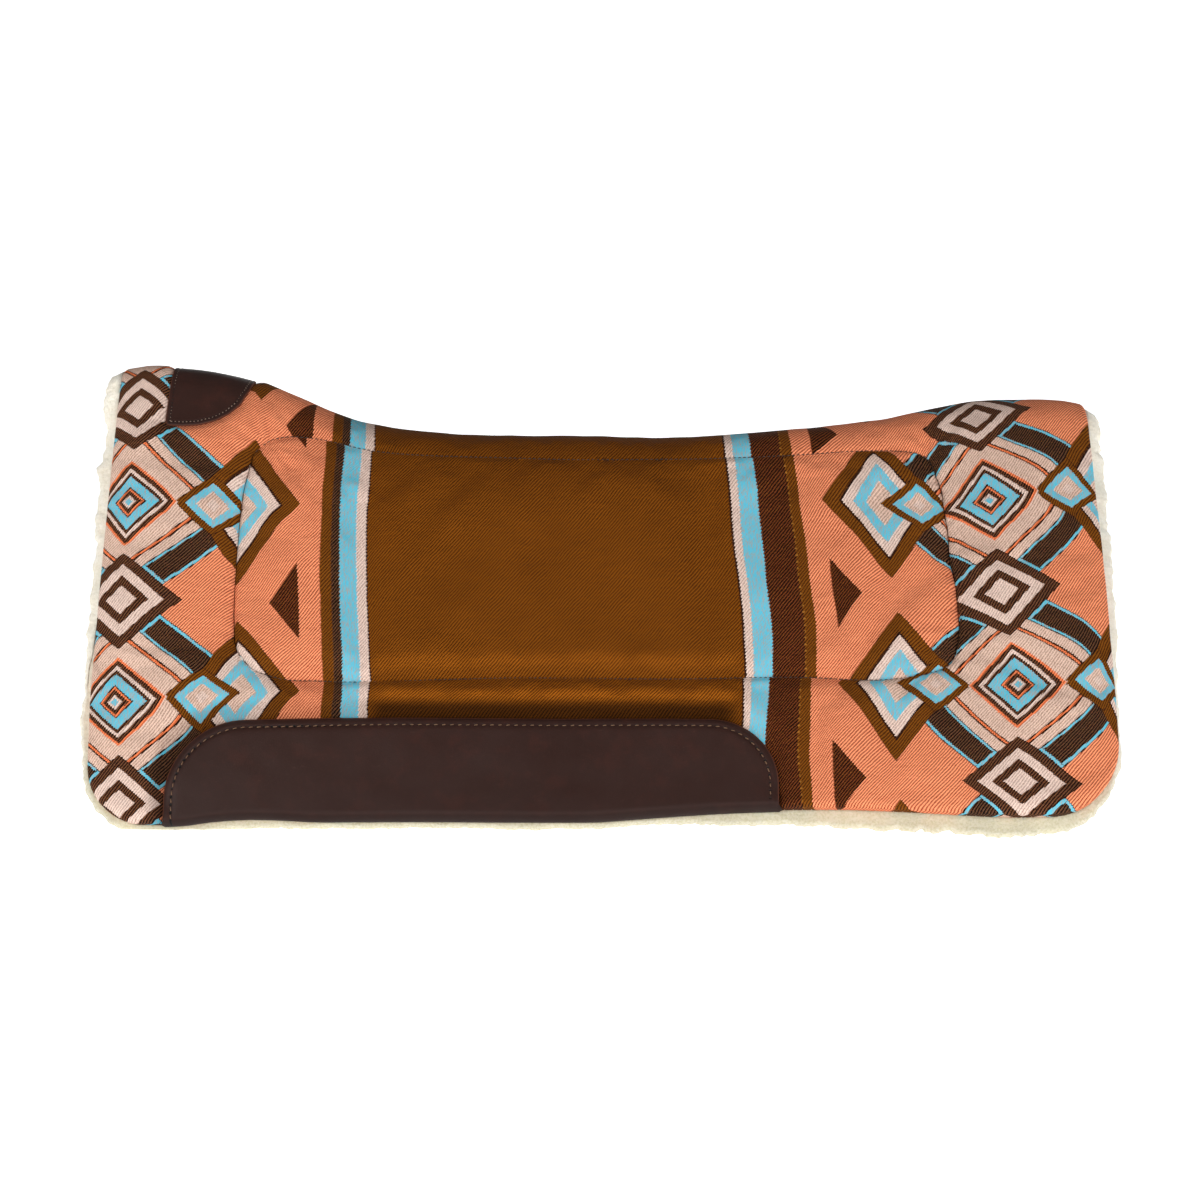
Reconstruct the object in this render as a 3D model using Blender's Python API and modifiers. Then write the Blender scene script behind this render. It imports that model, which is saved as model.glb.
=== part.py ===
"""Western saddle pad, standing like a tent on its two lower edges.

+X runs from the withers end (front) to the rear, -Y is the near side,
+Z is up and the origin is on the floor under the middle of the pad.
All lengths are in metres.

The pad is a stack of layers.  From outside to inside: woven cover, a soft
layer (border wadding with a bar-shaped insert in each side), a felt core
and a fleece lining.  A ridge band lies along the spine, and each side is
hinged to it along the top quilting seam of its bar.
"""
import math

import bmesh
import bpy
import numpy as np
from mathutils import Vector
from mathutils.bvhtree import BVHTree

# --------------------------------------------------------------------------
# driving dimensions
# --------------------------------------------------------------------------
# One row for each station along the ridge: x, crown height, crown radius,
# tilt of the side from the vertical just under the crown and at the lower
# edge (degrees), and how far the lower edge is lifted off the floor.  A
# negative lift is pile that the pad's weight squashes flat on the floor.
STATIONS = np.array([
    (-0.410, 0.3605, 0.028, 29.0, 18.0, -0.0015),
    (-0.360, 0.3660, 0.028, 29.0, 18.0, -0.0015),
    (-0.290, 0.3560, 0.032, 29.0, 18.5, -0.0008),
    (-0.190, 0.3175, 0.042, 30.0, 20.0, 0.0008),
    (-0.050, 0.3080, 0.050, 31.0, 21.0, 0.0010),
    (0.090, 0.3080, 0.050, 32.0, 21.5, 0.0010),
    (0.220, 0.3190, 0.050, 35.0, 23.0, 0.0000),
    (0.310, 0.3355, 0.050, 38.0, 24.0, -0.0015),
    (0.380, 0.3365, 0.050, 39.0, 24.0, -0.0015),
    (0.410, 0.3300, 0.048, 39.5, 24.0, -0.0015),
])
SIDE_DROP = 0.330          # arc over which a side's tilt goes from top to bottom value
FRONT_TOP, FRONT_LOW = 0.3935, 0.4075    # cover's front edge, at the ridge and low down
REAR_TOP, REAR_LOW = 0.4005, 0.4075      # cover's rear edge, at the ridge and low down
CORNER_RADIUS = 0.045      # lower corners of the cover

COVER = 0.0012             # woven cover
WADDING_TOP, WADDING = 0.0016, 0.0058    # soft layer under the cover: depth, thickness
CORE_TOP, CORE = 0.0079, 0.0080          # felt core
FLEECE_TOP, FLEECE = 0.0165, 0.0089      # fleece lining
STACK = FLEECE_TOP + FLEECE
HEM_DEPTH = 0.0158         # the cover is turned down this far over the layers' edge
EDGE_INSET = 0.0026        # layers stop this far inside the cover's edge
FLEECE_PROUD = 0.0060      # fleece stands out past the cover at front and rear
FLEECE_LOW_FRONT, FLEECE_LOW_REAR = 0.0030, 0.0115   # ... and along the lower edge

FOLD_Y, FOLD_Z = 0.0560, 0.3000          # hinge axis of each side, parallel to X
FOLD_CUT = 30.0            # the layers are parted along this slope under the axis (degrees)
FOLD_WEDGE = 13.0          # wedge left open so that the sides can close by 8 degrees
FOLD_GAP = 0.00025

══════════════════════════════

Short exercise ▸ From the listing above, extract every line exactly as it stands.

Full solution ▸
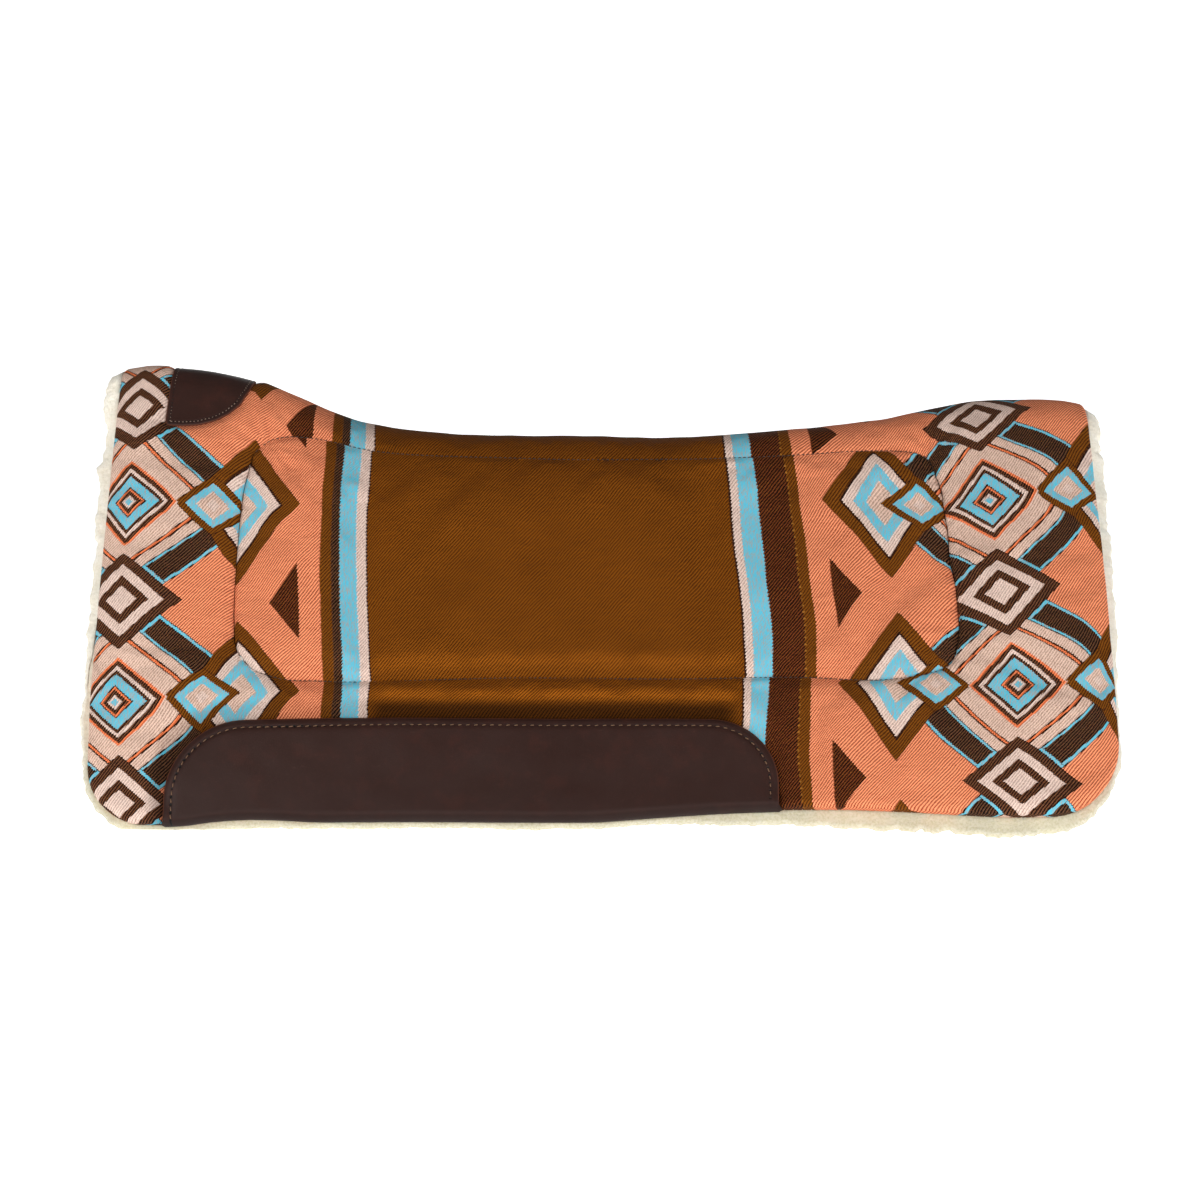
Reconstruct the object in this render as a 3D model using Blender's Python API and modifiers. Then write the Blender scene script behind this render. It imports that model, which is saved as model.glb.
=== part.py ===
"""Western saddle pad, standing like a tent on its two lower edges.

+X runs from the withers end (front) to the rear, -Y is the near side,
+Z is up and the origin is on the floor under the middle of the pad.
All lengths are in metres.

The pad is a stack of layers.  From outside to inside: woven cover, a soft
layer (border wadding with a bar-shaped insert in each side), a felt core
and a fleece lining.  A ridge band lies along the spine, and each side is
hinged to it along the top quilting seam of its bar.
"""
import math

import bmesh
import bpy
import numpy as np
from mathutils import Vector
from mathutils.bvhtree import BVHTree

# --------------------------------------------------------------------------
# driving dimensions
# --------------------------------------------------------------------------
# One row for each station along the ridge: x, crown height, crown radius,
# tilt of the side from the vertical just under the crown and at the lower
# edge (degrees), and how far the lower edge is lifted off the floor.  A
# negative lift is pile that the pad's weight squashes flat on the floor.
STATIONS = np.array([
    (-0.410, 0.3605, 0.028, 29.0, 18.0, -0.0015),
    (-0.360, 0.3660, 0.028, 29.0, 18.0, -0.0015),
    (-0.290, 0.3560, 0.032, 29.0, 18.5, -0.0008),
    (-0.190, 0.3175, 0.042, 30.0, 20.0, 0.0008),
    (-0.050, 0.3080, 0.050, 31.0, 21.0, 0.0010),
    (0.090, 0.3080, 0.050, 32.0, 21.5, 0.0010),
    (0.220, 0.3190, 0.050, 35.0, 23.0, 0.0000),
    (0.310, 0.3355, 0.050, 38.0, 24.0, -0.0015),
    (0.380, 0.3365, 0.050, 39.0, 24.0, -0.0015),
    (0.410, 0.3300, 0.048, 39.5, 24.0, -0.0015),
])
SIDE_DROP = 0.330          # arc over which a side's tilt goes from top to bottom value
FRONT_TOP, FRONT_LOW = 0.3935, 0.4075    # cover's front edge, at the ridge and low down
REAR_TOP, REAR_LOW = 0.4005, 0.4075      # cover's rear edge, at the ridge and low down
CORNER_RADIUS = 0.045      # lower corners of the cover

COVER = 0.0012             # woven cover
WADDING_TOP, WADDING = 0.0016, 0.0058    # soft layer under the cover: depth, thickness
CORE_TOP, CORE = 0.0079, 0.0080          # felt core
FLEECE_TOP, FLEECE = 0.0165, 0.0089      # fleece lining
STACK = FLEECE_TOP + FLEECE
HEM_DEPTH = 0.0158         # the cover is turned down this far over the layers' edge
EDGE_INSET = 0.0026        # layers stop this far inside the cover's edge
FLEECE_PROUD = 0.0060      # fleece stands out past the cover at front and rear
FLEECE_LOW_FRONT, FLEECE_LOW_REAR = 0.0030, 0.0115   # ... and along the lower edge

FOLD_Y, FOLD_Z = 0.0560, 0.3000          # hinge axis of each side, parallel to X
FOLD_CUT = 30.0            # the layers are parted along this slope under the axis (degrees)
FOLD_WEDGE = 13.0          # wedge left open so that the sides can close by 8 degrees
FOLD_GAP = 0.00025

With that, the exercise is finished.